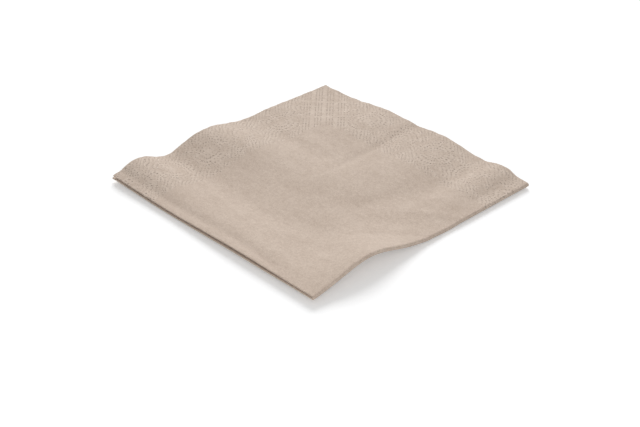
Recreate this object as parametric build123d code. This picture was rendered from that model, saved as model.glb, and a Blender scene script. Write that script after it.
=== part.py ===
# A square paper napkin folded in four, lying on a table.
# One sheet is folded in half, and the double strip that gives is folded in half again across
# the first fold. The closed corner, where both folds meet, is at +X, -Y. The first fold runs
# along the -Y side and the second along the +X side. The other two sides are open edges.
# The origin is on the table, under the middle of the napkin, and +Z is up.

from build123d import *
from collections import namedtuple
from math import cos, exp, pi, radians, sin
import os

# Driving dimensions, in millimetres
sheet_side = 330.0
sheet_thickness = 0.25
layer_gap = 0.40
second_fold_hollow = 0.35
inner_layer_setback = 0.8
lower_half_overhang = 1.0
table_press = 0.05
settled_air = 0.3
ridge_rise = 9.6

# The sheet keeps its waves. Each swell is a rounded rise: its place, measured from the two folds,
# and its reach, away from the second fold and along it, are shares of the folded side. It may be
# turned by some degrees, and its rise is a share of the ridge's
Swell = namedtuple("Swell", "from_second_fold from_first_fold reach_across reach_along turned rise")
swells = [
    Swell(0.27, 0.00, 0.33, 0.15, 0, 0.25),
    Swell(0.67, 0.09, 0.48, 0.08, 0, 0.14),
    Swell(1.00, 0.09, 0.21, 0.10, 0, 0.50),
    Swell(1.00, 0.40, 0.30, 0.12, 14, 0.64),
    Swell(0.58, 0.47, 0.36, 0.12, 6, 0.20),
    Swell(1.00, 0.73, 0.27, 0.19, 0, 0.24),
    Swell(0.47, 0.61, 0.18, 0.27, 12, 0.12),
    Swell(0.11, 1.00, 0.08, 0.30, 4, 0.40),
    Swell(0.38, 1.00, 0.13, 0.40, 12, 0.48),
    Swell(0.65, 1.00, 0.16, 0.30, 0, 0.44),
]

# The ridge that lifts the second fold has a sharp crest at the fold itself. Its place and its
# reach, along the fold and down the slope, are shares of the folded side too
ridge_place_share = 0.24
ridge_length_share = 0.16
ridge_slope_share = 0.15
ridge_sharpness = 1.3

# The share of the folded side within which the lower half still follows the ridge, and the share
# from which it lies quite flat
lower_half_follow_share = 0.20
lower_half_flat_share = 0.34

# How much the upper half's inner layer hangs away from the outer, as a share of the air under
# them, and the shares of the folded side beside each fold where the two still lie together
fan_share = 0.15
closed_share_by_second_fold = 0.20
closed_share_by_first_fold = 0.25

# How many spans the sheet's curves are drawn with, how many small flats go round each fold, and
# how far the spans crowd towards the folds
span_count_along = 16
upper_half_span_count = 20
lower_swell_span_count = 6
first_fold_span_count = 6
second_fold_span_count = 6
crowding_along = 1.3
crowding_across = 1.1

# Derived sizes: a pair is the two layers that the first fold joins
folded_side = sheet_side / 2
layer_pitch = sheet_thickness + layer_gap
pair_half = layer_pitch / 2 + sheet_thickness / 2
second_fold_radius = second_fold_hollow + pair_half
second_fold_axis = folded_side / 2 - second_fold_radius - pair_half
first_fold_axis = -folded_side / 2 + pair_half
upper_length = folded_side / 2 + second_fold_axis
lower_length = upper_length + lower_half_overhang
flat_from = lower_half_flat_share * folded_side
hair = 0.001


def nearness(distance, reach):
    """1 at a distance of nothing, and falling smoothly to 0 a few reaches away."""
    return exp(-((distance / reach) ** 2))


def rise_of(swell, across, along):
    """How high a swell stands at a place given in shares of the folded side."""
    turned = radians(swell.turned)
    off_second, off_first = across - swell.from_second_fold, along - swell.from_first_fold
    off_across = off_second * cos(turned) - off_first * sin(turned)
    off_along = off_second * sin(turned) + off_first * cos(turned)
    rise = swell.rise * nearness(off_across, swell.reach_across)
    return rise * nearness(off_along, swell.reach_along)


def ridge(across, along):
    """The share of its rise that the ridge has at a place given in shares of the folded side."""
    down_slope = exp(-((across / ridge_slope_share) ** ridge_sharpness))
    return down_slope * nearness(along - ridge_place_share, ridge_length_share)


def upper_lift(from_second_fold, from_first_fold):
    """How far the upper half stands above where it would be if it lay quite flat."""
    across, along = from_second_fold / folded_side, from_first_fold / folded_side
    rise = ridge(across, along) + sum(rise_of(swell, across, along) for swell in swells)
    return settled_air + ridge_rise * rise


def lower_lift(from_second_fold, from_first_fold):
    """The lower half lies flat, but for the ridge that lifts the second fold itself."""
    if from_second_fold >= flat_from:
        return 0
    across, along = from_second_fold / folded_side, from_first_fold / folded_side
    return ridge_rise * nearness(across, lower_half_follow_share) * ridge(across, along)


def upper_pair(from_second_fold, from_first_fold):
    """Height of the middle of the upper pair of layers."""
    flat = pair_half - table_press + 2 * second_fold_radius
    return flat + upper_lift(from_second_fold, from_first_fold)


def lower_pair(from_second_fold, from_first_fold):
    """Height of the middle of the lower pair of layers."""
    return pair_half - table_press + lower_lift(from_second_fold, from_first_fold)


def upper_fan(from_second_fold, from_first_fold):
    """How far the upper pair's inner layer hangs away from the outer, clear of both folds."""
    place = (from_second_fold, from_first_fold)
    air = upper_lift(*place) - lower_lift(*place)
    clear_of_second = 1 - nearness(from_second_fold / folded_side, closed_share_by_second_fold)
    clear_of_first = 1 - nearness(from_first_fold / folded_side, closed_share_by_first_fold)
    return fan_share * air * clear_of_second * clear_of_first


def no_fan(from_second_fold, from_first_fold):
    """The lower pair's layers lie together."""
    return 0


def graded(start, end, spans, crowding):
    """Places from start to end, closer together near the start."""
    return [start + (end - start) * (step / spans) ** crowding for step in range(spans + 1)]


def strip_section(point, opening):
    """The section of the once-folded strip: two layers and the first fold that joins them.

    point(at, y, offset) is the point at width y whose height is taken at width at, offset
    outwards from the middle of the pair, and opening(y) moves the inner layer inwards.
    """
    outer_side = graded(first_fold_axis, folded_side / 2, span_count_along, crowding_along)
    inner_end = folded_side / 2 - inner_layer_setback
    inner_side = graded(first_fold_axis, inner_end, span_count_along, crowding_along)
    near = layer_pitch / 2 - sheet_thickness / 2
    far = layer_pitch / 2 + sheet_thickness / 2

    def curve(points):
        """A straight line where the layer lies flat, and a smooth curve where it waves."""
        heights = [place.Z for place in points]
        if max(heights) == min(heights):
            return Edge.make_line(points[0], points[-1])
        even_steps = [step / span_count_along for step in range(span_count_along + 1)]
        return Edge.make_spline(points, parameters=even_steps)

    def outer_face(offset):
        return curve([point(y, y, offset) for y in outer_side])

    def inner_face(offset):
        return curve([point(y, y, -offset - opening(y)) for y in inner_side])

    def first_fold(radius):
        def at(turn):
            y = first_fold_axis - radius * sin(turn)
            return point(first_fold_axis, y, radius * cos(turn))

        step = pi / first_fold_span_count
        turns = [span * step for span in range(first_fold_span_count)]
        return [Edge.make_line(at(turn), at(turn + step)) for turn in turns]

    def cut_edge(start, end):
        return Edge.make_line(start @ 1, end @ 1)

    outer_far, outer_near = outer_face(far), outer_face(near)
    inner_far, inner_near = inner_face(far), inner_face(near)
    return Wire(
        [
            outer_far,
            *first_fold(far),
            inner_far,
            cut_edge(inner_far, inner_near),
            inner_near,
            *first_fold(near),
            outer_near,
            cut_edge(outer_near, outer_far),
        ]
    )


def flat_section(from_second_fold, height, fan, side):
    """Section of a half, square to the second fold's run, side is 1 for upper and -1 for lower."""

    def point(at, y, offset):
        middle = height(from_second_fold, at + folded_side / 2)
        return Vector(second_fold_axis - from_second_fold, y, middle + side * offset)

    def opening(y):
        return fan(from_second_fold, y - first_fold_axis)

    return strip_section(point, opening)


def turn_section(angle):
    """Section of the strip where it goes round the second fold."""

    def point(at, y, offset):
        top = upper_pair(0, at + folded_side / 2)
        bottom = lower_pair(0, at + folded_side / 2)
        radius = (top - bottom) / 2 + offset
        return Vector(
            second_fold_axis + radius * sin(angle), y, (top + bottom) / 2 + radius * cos(angle)
        )

    return strip_section(point, lambda y: 0)


def upper_half():
    """The upper pair, from the second fold to its open edge."""
    places = graded(0, upper_length, upper_half_span_count, crowding_across)
    sections = [flat_section(place, upper_pair, upper_fan, 1) for place in places]
    return Solid.make_loft(sections, ruled=True)


def second_fold():
    """The strip's turn, from the upper half round to the lower half."""
    angles = [pi * span / second_fold_span_count for span in range(second_fold_span_count + 1)]
    return Solid.make_loft([turn_section(angle) for angle in angles], ruled=True)


def lower_swell():
    """The part of the lower pair that rises with the second fold."""
    places = graded(0, flat_from, lower_swell_span_count, 1)
    sections = [flat_section(place, lower_pair, no_fan, -1) for place in places]
    return Solid.make_loft(sections, ruled=True)


def lower_flat():
    """The rest of the lower pair, flat on the table."""
    places = [flat_from, lower_length]
    return Solid.make_loft([flat_section(place, lower_pair, no_fan, -1) for place in places])


def skin(piece):
    """The faces of a piece, without those where it meets the next one."""
    joins = [second_fold_axis, second_fold_axis - flat_from]
    return [
        face
        for face in piece.faces()
        if face.bounding_box().size.X > hair
        or all(abs(face.center().X - join) > hair for join in joins)
    ]


def folded_napkin():
    """The whole sheet in one piece, with its underside pressed flat where it touches the table."""
    pieces = [upper_half(), second_fold(), lower_swell(), lower_flat()]
    sheet = Solid(Shell([face for piece in pieces for face in skin(piece)]))
    return sheet.split(Plane.XY, keep=Keep.TOP)


napkin = folded_napkin()
middle = napkin.bounding_box().center()
napkin = Pos(-middle.X, -middle.Y, 0) * napkin
napkin.label = "napkin"

os.makedirs("parts", exist_ok=True)
export_step(napkin, "parts/napkin.step")
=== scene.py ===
import bpy
import numpy as np
from math import cos, pi, radians, sin
from mathutils import Matrix, Vector


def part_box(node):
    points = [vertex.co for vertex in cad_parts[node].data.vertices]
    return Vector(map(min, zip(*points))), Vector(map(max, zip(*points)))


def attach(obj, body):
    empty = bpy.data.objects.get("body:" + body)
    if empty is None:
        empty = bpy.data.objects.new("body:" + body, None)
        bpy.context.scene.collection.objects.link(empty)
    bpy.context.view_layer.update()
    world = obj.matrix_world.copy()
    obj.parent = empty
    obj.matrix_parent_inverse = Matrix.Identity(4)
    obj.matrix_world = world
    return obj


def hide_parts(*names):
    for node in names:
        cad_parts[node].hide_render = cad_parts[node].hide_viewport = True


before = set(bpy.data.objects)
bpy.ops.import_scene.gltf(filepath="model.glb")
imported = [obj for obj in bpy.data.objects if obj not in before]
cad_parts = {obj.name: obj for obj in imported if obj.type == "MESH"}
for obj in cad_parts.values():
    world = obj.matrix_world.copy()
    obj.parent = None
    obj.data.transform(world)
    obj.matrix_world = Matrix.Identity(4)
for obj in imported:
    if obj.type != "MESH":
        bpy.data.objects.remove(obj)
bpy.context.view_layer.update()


# The napkin: one square of two-ply unbleached tissue, its border embossed with rows of tiny pits.
# It is folded in half twice and held by nothing but its creases, so the four layers lie loosely
# on each other and the top ones keep the waves that they took in the packet.
mm = 0.001
folded_side = 165
tissue_thickness = 0.25 * mm
# From a fold's middle to the middle of the tissue, and to the middle of the two layers together
first_fold_radius = 0.325 * mm
second_fold_radius = 0.80 * mm
inner_layer_setback = 0.8 * mm
lower_half_overhang = 1.0 * mm

node_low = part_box("napkin")[0]
half_side = folded_side * mm
pair_half = first_fold_radius + tissue_thickness / 2
upper_length = half_side - pair_half - second_fold_radius
outer_length = half_side - pair_half
second_fold_x = node_low.x + lower_half_overhang + upper_length
first_fold_y = node_low.y + pair_half
first_arc = first_fold_radius * pi / 2
second_arc = second_fold_radius * pi / 2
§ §
• [Exercise description]:
Quote only the stretch of lines that starts the data above and ends with the line containing "ridge_rise = 9.6", both included.

• [Response]:
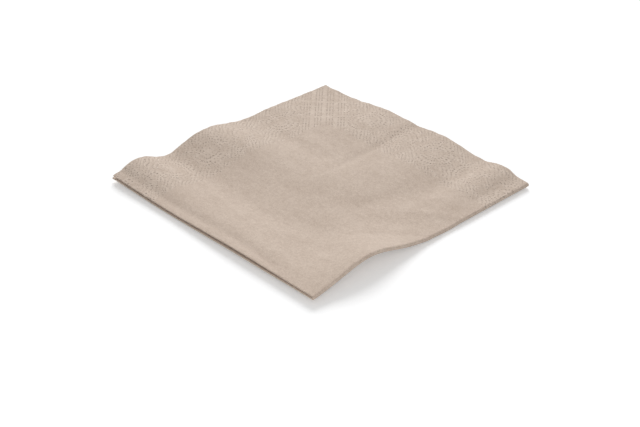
Recreate this object as parametric build123d code. This picture was rendered from that model, saved as model.glb, and a Blender scene script. Write that script after it.
=== part.py ===
# A square paper napkin folded in four, lying on a table.
# One sheet is folded in half, and the double strip that gives is folded in half again across
# the first fold. The closed corner, where both folds meet, is at +X, -Y. The first fold runs
# along the -Y side and the second along the +X side. The other two sides are open edges.
# The origin is on the table, under the middle of the napkin, and +Z is up.

from build123d import *
from collections import namedtuple
from math import cos, exp, pi, radians, sin
import os

# Driving dimensions, in millimetres
sheet_side = 330.0
sheet_thickness = 0.25
layer_gap = 0.40
second_fold_hollow = 0.35
inner_layer_setback = 0.8
lower_half_overhang = 1.0
table_press = 0.05
settled_air = 0.3
ridge_rise = 9.6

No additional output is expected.